Housing is still in the intensive care unit partially because it’s controlled largely by the U.S. government. When Washington gets involved in housing, the real estate market gets politicized. And when you politicize housing bad things can happen.
Consider the Unholy Trinity of housing — Fannie Mae, Freddie Mac and the Federal Housing Administration (FHA). These bureaucracies may have caused more damage to the housing market with some of their misguided policies than all the usual suspects of the housing crash — Wall Street banks, financial regulators and subprime lenders.
Collectively, Fannie, Freddie and the FHA own about 250,000 foreclosed homes. More alarmingly is the fact that Fannie and Freddie (the GSEs), now wards of the state, currently back 60 percent of all new mortgages. Created by the government in 1938 to help Depression-era home buyers purchase homes, Fannie Mae, and its cousin, Freddie Mac, provided a secondary market for mortgages. Risk-taking at Fannie and Freddie was a major element in causing the housing bubble. American taxpayers have so far shelled out nearly $200 billion to keep Fannie and Freddie afloat — and the losses from foreclosures continue to mount.
Four years after Fannie and Freddie teetered, industry watchers are worrying that another government mortgage giant could be the next domino. Problems at FHA, which guarantees mortgages with low down payments, are becoming so acute that experts warn the agency might need a federal bailout. The government is so desperate to get rid of their vast empire of Fannie, Freddie and HUD foreclosures that they are planning to sell them in bulk to investors and launching a new REO rental program.
Edward J. Pinto, a research fellow at the American Enterprise Institute, fears that the FHA’s capital reserves are below the federally mandated level of 2 percent. The FHA, beset by dwindling reserves and failing loans, is part of the U.S. Department of Housing and Urban Development. HUD, which includes FHA, claims everything is alright. But Pinto warns that the FHA is already “deeply insolvent” and it will join Fannie and Freddie in bankruptcy — and U.S. taxpayers will have to bailout the FHA too.

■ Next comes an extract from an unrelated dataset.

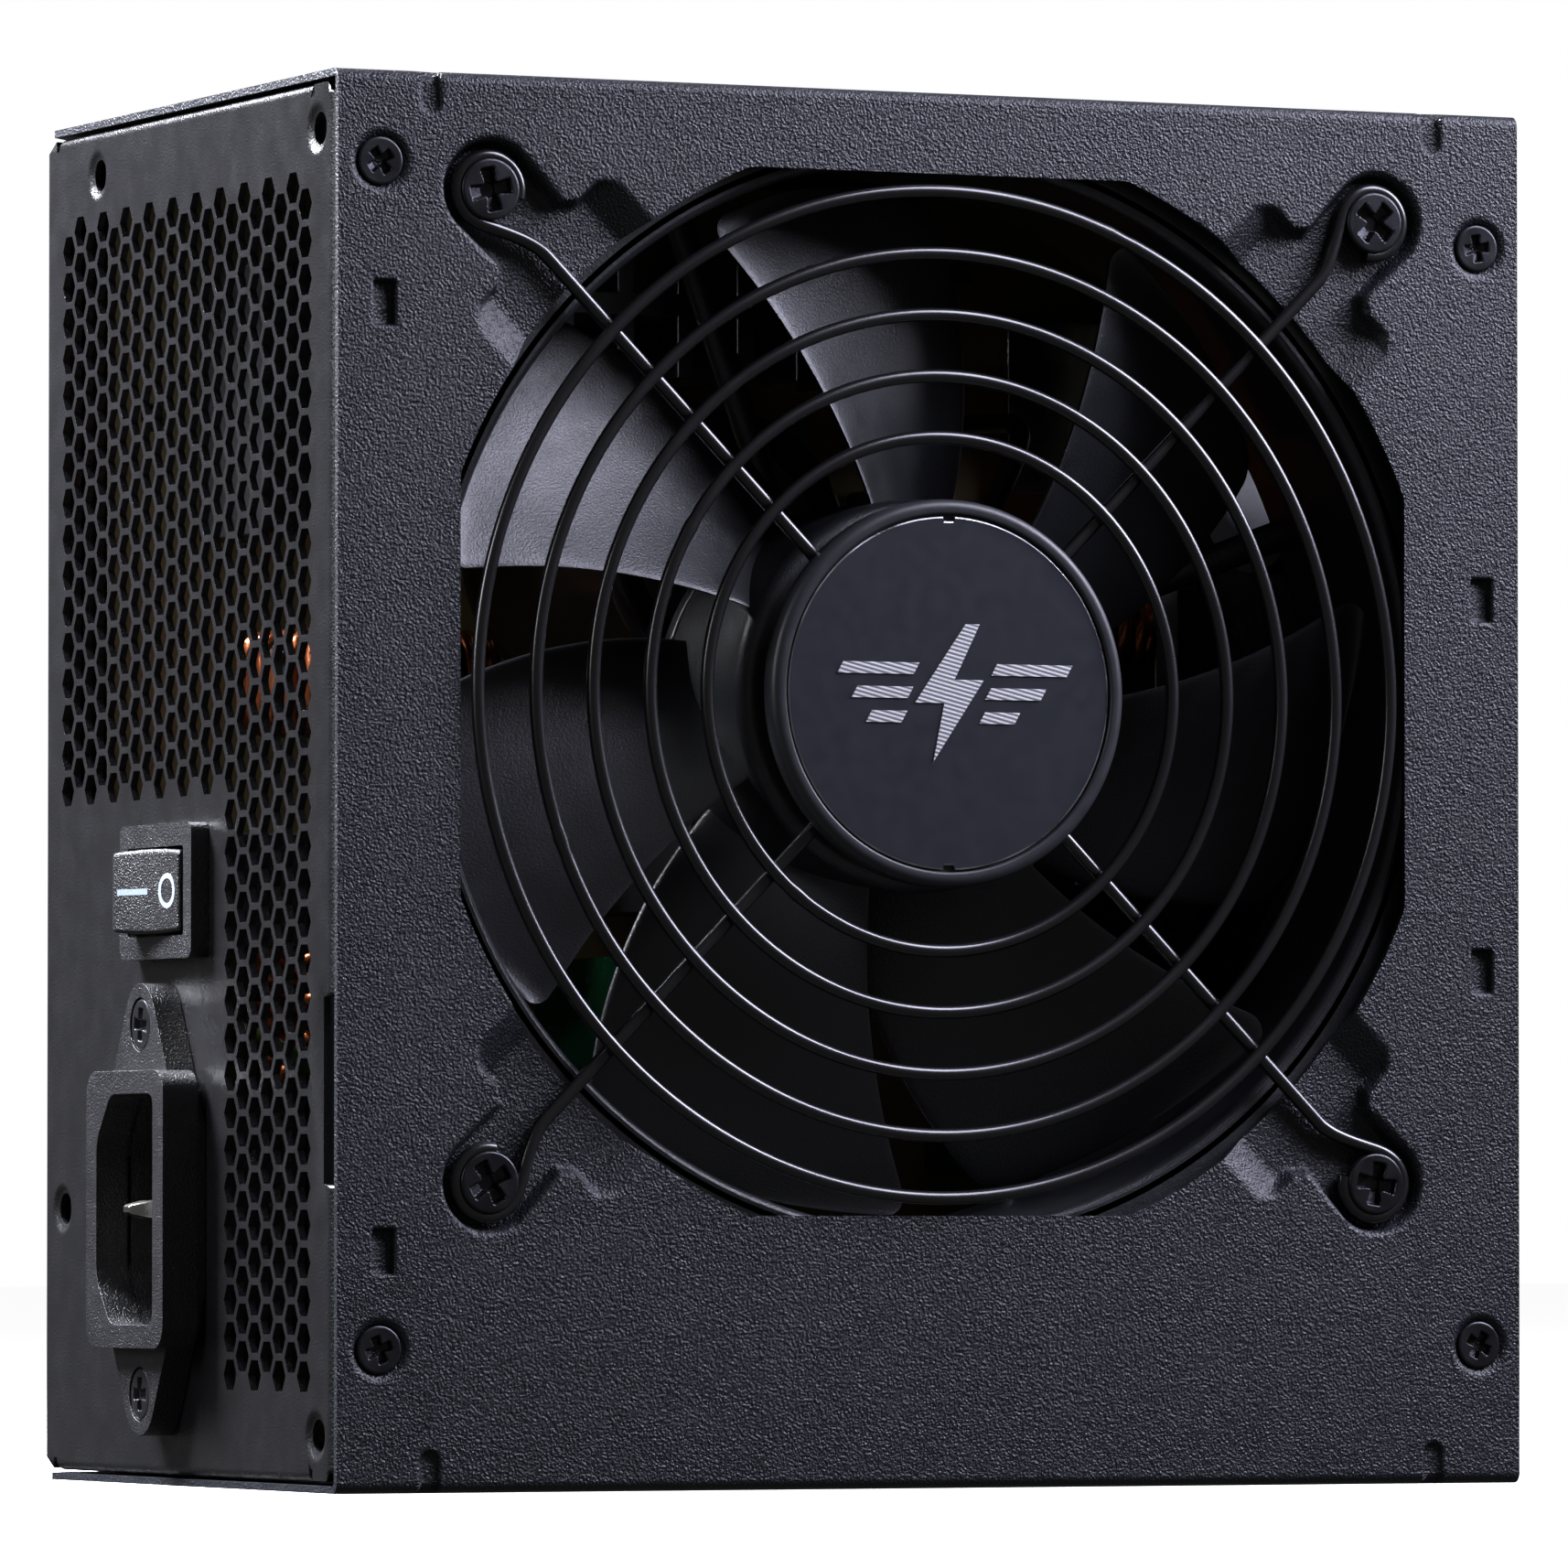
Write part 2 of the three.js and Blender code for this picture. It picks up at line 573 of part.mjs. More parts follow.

Meanwhile, the latest Obama Administration election-year ploy is to take a chunk of the $20.9 billion in leftover TARP funds and use it to subsidize mortgage write downs at Fannie Mae for yet another backdoor bailout for the banks. Essentially, the U.S. Treasury is picking the pockets of taxpayers through TARP write downs (rewarding millions of deadbeat borrowers who aren’t paying their mortgages with free money), while the big losers are taxpayers — and borrowers foolish enough to pay their mortgage on time (punishing honest borrowers by having them pay for the foreclosure crisis clean-up engineered by federal bureaucrats in Washington).
The real crime in all of this is that Washington and their bosses — the bankers — have become so tightly intertwined that public accountability has all but vanished. The most amazing part of the housing crash is that so many of those responsible for this disaster remain in power — both in Washington and on Wall Street. More startling is that no one has gone to jail for this trillion dollar heist. The revolving door between Wall Street and the Beltway needs to be unhinged. The musical chairs must stop. If not, we’re headed for another crisis soon.
Readers, what do you think? Is a real estate market run by Uncle Sam’s Unholy Trinity a healthy thing? Is real estate better off without the feds? Or do we need a free market with limited government intervention?